Bite Your Tongue

                             Duncan Sheik isn't just the
                             over-educated, sensitive guy we took
                             him for

                             "There's a whole wide world of mystery and
                             intrigue out there. I felt like, if I wrote
                             another love song, I was going to go

                             So says Duncan Sheik, spokesman for the
                             heart, articulator for the loved and the lost,
                             guest star on Beverly Hills, 90210. It's not that he's given up on
                             the art of the love song on his new album, Humming, it's just that
                             he's taken it down to another level, one that lies beneath the
                             surface rather than on the sleeve. "It's very hard to write a love
                             song without being cliche," Sheik confesses. "And I felt that [with
                             Duncan Sheik] I had a lot of important things to say, a lot of
                             weighty ideas, but I didn't want to get on my soapbox with my
                             first album."

                             While many sophomore albums themselves fall victim to cliche,
                             compromising raw originality for over-production or precious
                             orchestration, Humming moves in the opposite direction. Though
                             Sheik hasn't completely shirked the predilection for lush
                             instrumentation that characterized his debut, he's comfortable
                             this time around balancing the London Session Orchestra with
                             alternative guitar tuning and social commentary. In other words,
                             he's no longer simply the poster-boy for the sensitive Nineties

                             "I always tried not to be dogmatic," explains Sheik of his
                             maturing songcraft. "But then I looked at Bob Dylan, and I
                             thought, he was putting out very important messages." Not that
                             Sheik's vying for Dylan's throne, but he took Dylan's early work as
                             a nod, allowing him to say what he'd always felt. "'Varying
                             Degrees of Con-Artistry' is a song about the tragedy that
                             continually occurs in the world, and it is a bit angry," says the
                             ten-year veteran of Buddhism. "But I think my attitude is more
                             sadness than anger."

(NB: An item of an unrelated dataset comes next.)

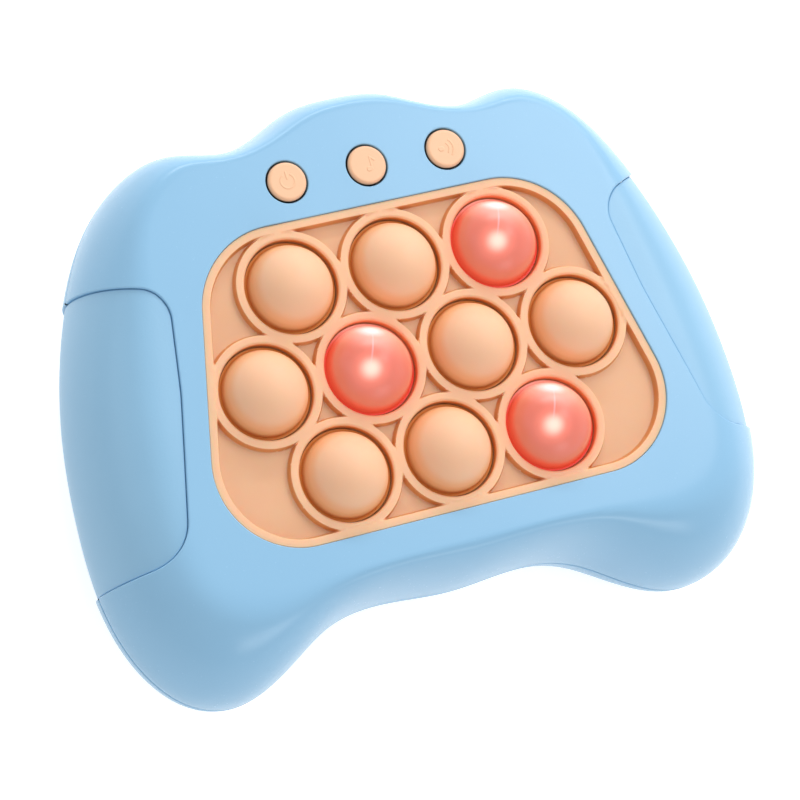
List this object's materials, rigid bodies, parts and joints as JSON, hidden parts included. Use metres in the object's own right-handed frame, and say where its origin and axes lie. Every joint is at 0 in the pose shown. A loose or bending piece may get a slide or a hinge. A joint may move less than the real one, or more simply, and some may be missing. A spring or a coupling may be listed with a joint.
{
  "type": "electronic bubble pop game",
  "caption": "Hand-held electronic game with domed bubbles that press in and spring back, round buttons above them, side grips and a battery door in the back.",
  "frame": {"origin": "middle of the outline's bounding box, on the flat of the back", "axes": "+X to the right and +Y towards the three buttons as the player sees it, +Z out of the play face"},
  "size_m": [0.144, 0.1142, 0.0427],
  "materials": {
    "shell_plastic": "satin light blue moulding",
    "grip_plastic": "finely textured blue moulding",
    "peach_silicone": "soft peach silicone",
    "red_silicone": "soft silicone glowing red from the light behind it",
    "cap_plastic": "smooth peach moulding",
    "clear_plastic": "frosted clear",
    "white_plastic": "plain white moulding",
    "board_laminate": "green glass-fibre laminate",
    "boot_rubber": "grey moulded rubber",
    "speaker_steel": "black cone on a steel basket",
    "screw_steel": "zinc-plated steel",
    "contact_steel": "nickel-plated spring steel",
    "battery_can": "dark sleeve over a metal can",
    "red_wire": "red sleeve",
    "black_wire": "black sleeve"
  },
  "bodies": {
    "case": {"front_shell": "shell_plastic", "rear_shell": "shell_plastic", "left_grip": "grip_plastic", "right_grip": "grip_plastic", "bubble_pad": "peach_silicone", "pad_frame": "white_plastic", "circuit_board": "board_laminate", "led_01": "clear_plastic", "led_02": "clear_plastic", "led_03": "clear_plastic", "led_04": "clear_plastic", "led_05": "clear_plastic", "led_06": "clear_plastic", "led_07": "clear_plastic", "led_08": "clear_plastic", "led_09": "clear_plastic", "led_10": "clear_plastic", "left_button_boot": "boot_rubber", "middle_button_boot": "boot_rubber", "right_button_boot": "boot_rubber", "speaker": "speaker_steel", "battery_1": "battery_can", "battery_2": "battery_can", "battery_3": "battery_can", "right_end_terminal": "contact_steel", "right_end_bridge": "contact_steel", "left_end_bridge": "contact_steel", "left_end_terminal": "contact_steel", "battery_wire_red": "red_wire", "battery_wire_black": "black_wire", "speaker_cable": "black_wire", "case_screw_1": "screw_steel", "case_screw_2": "screw_steel", "case_screw_3": "screw_steel", "case_screw_4": "screw_steel"},
    "bubble_01_body": {"bubble_01": "peach_silicone", "light_cup_01": "clear_plastic"},
    "bubble_02_body": {"bubble_02": "peach_silicone", "light_cup_02": "clear_plastic"},
    "bubble_03_body": {"bubble_03": "red_silicone", "light_cup_03": "clear_plastic"},
    "bubble_04_body": {"bubble_04": "peach_silicone", "light_cup_04": "clear_plastic"},
    "bubble_05_body": {"bubble_05": "red_silicone", "light_cup_05": "clear_plastic"},
    "bubble_06_body": {"bubble_06": "peach_silicone", "light_cup_06": "clear_plastic"},
    "bubble_07_body": {"bubble_07": "peach_silicone", "light_cup_07": "clear_plastic"},
    "bubble_08_body": {"bubble_08": "peach_silicone", "light_cup_08": "clear_plastic"},
    "bubble_09_body": {"bubble_09": "peach_silicone", "light_cup_09": "clear_plastic"},
    "bubble_10_body": {"bubble_10": "red_silicone", "light_cup_10": "clear_plastic"},
    "left_button_body": {"left_button": "cap_plastic"},
    "middle_button_body": {"middle_button": "cap_plastic"},
    "right_button_body": {"right_button": "cap_plastic"},
    "door": {"battery_door": "shell_plastic", "battery_door_screw": "screw_steel"}
  },
  "joints": [
    {"name": "bubble_01_press", "type": "slide", "parent": "case", "child": "bubble_01_body", "axis": [0, 0, -1], "range_m": [0, 0.0045], "stiffness_N_per_m": 350, "springref_m": -0.0004},
    {"name": "bubble_02_press", "type": "slide", "parent": "case", "child": "bubble_02_body", "axis": [0, 0, -1], "range_m": [0, 0.0045], "stiffness_N_per_m": 350, "springref_m": -0.0004},
    {"name": "bubble_03_press", "type": "slide", "parent": "case", "child": "bubble_03_body", "axis": [0, 0, -1], "range_m": [0, 0.0045], "stiffness_N_per_m": 350, "springref_m": -0.0004},
    {"name": "bubble_04_press", "type": "slide", "parent": "case", "child": "bubble_04_body", "axis": [0, 0, -1], "range_m": [0, 0.0045], "stiffness_N_per_m": 350, "springref_m": -0.0004},
    {"name": "bubble_05_press", "type": "slide", "parent": "case", "child": "bubble_05_body", "axis": [0, 0, -1], "range_m": [0, 0.0045], "stiffness_N_per_m": 350, "springref_m": -0.0004},
    {"name": "bubble_06_press", "type": "slide", "parent": "case", "child": "bubble_06_body", "axis": [0, 0, -1], "range_m": [0, 0.0045], "stiffness_N_per_m": 350, "springref_m": -0.0004},
    {"name": "bubble_07_press", "type": "slide", "parent": "case", "child": "bubble_07_body", "axis": [0, 0, -1], "range_m": [0, 0.0045], "stiffness_N_per_m": 350, "springref_m": -0.0004},
    {"name": "bubble_08_press", "type": "slide", "parent": "case", "child": "bubble_08_body", "axis": [0, 0, -1], "range_m": [0, 0.0045], "stiffness_N_per_m": 350, "springref_m": -0.0004},
    {"name": "bubble_09_press", "type": "slide", "parent": "case", "child": "bubble_09_body", "axis": [0, 0, -1], "range_m": [0, 0.0045], "stiffness_N_per_m": 350, "springref_m": -0.0004},
    {"name": "bubble_10_press", "type": "slide", "parent": "case", "child": "bubble_10_body", "axis": [0, 0, -1], "range_m": [0, 0.0045], "stiffness_N_per_m": 350, "springref_m": -0.0004},
    {"name": "left_button_press", "type": "slide", "parent": "case", "child": "left_button_body", "axis": [0, 0, -1], "range_m": [0, 0.001], "stiffness_N_per_m": 1000, "springref_m": -0.0003, "deforming": ["left_button_boot"]},
    {"name": "middle_button_press", "type": "slide", "parent": "case", "child": "middle_button_body", "axis": [0, 0, -1], "range_m": [0, 0.001], "stiffness_N_per_m": 1000, "springref_m": -0.0003, "deforming": ["middle_button_boot"]},
    {"name": "right_button_press", "type": "slide", "parent": "case", "child": "right_button_body", "axis": [0, 0, -1], "range_m": [0, 0.001], "stiffness_N_per_m": 1000, "springref_m": -0.0003, "deforming": ["right_button_boot"]},
    {"name": "battery_door_hinge", "type": "hinge", "parent": "case", "child": "door", "pos_m": [-0.0265, -0.004, 0.0002], "axis": [0, 1, 0], "range_deg": [0, 60]}
  ]
}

                             Raised on Hilton Head Island, S. C., and the recipient of a
                             much-touted Semiotics degree from Brown University, Sheik cut
                             his musical teeth playing lead guitar in a college band with
                             fellow student Lisa Loeb. Branching off a year later, he
                             fine-tuned his delicate vocals, intricate guitar and piano work,
                             and headed West after graduation. Soon after, he was signing
                             on the dotted line and heading off to France to make his solid
                             and articulate debut. These days, Sheik explores his world-weary
                             sadness in his Tribeca loft in New York City, where the
                             foundation of Humming was written. "I was living in Los Angeles,
                             and I went to France to record the last album," says Sheik of his
                             nomadic nature. "And when I came back, I flew through New
                             York. I just never took the next flight. I stopped here."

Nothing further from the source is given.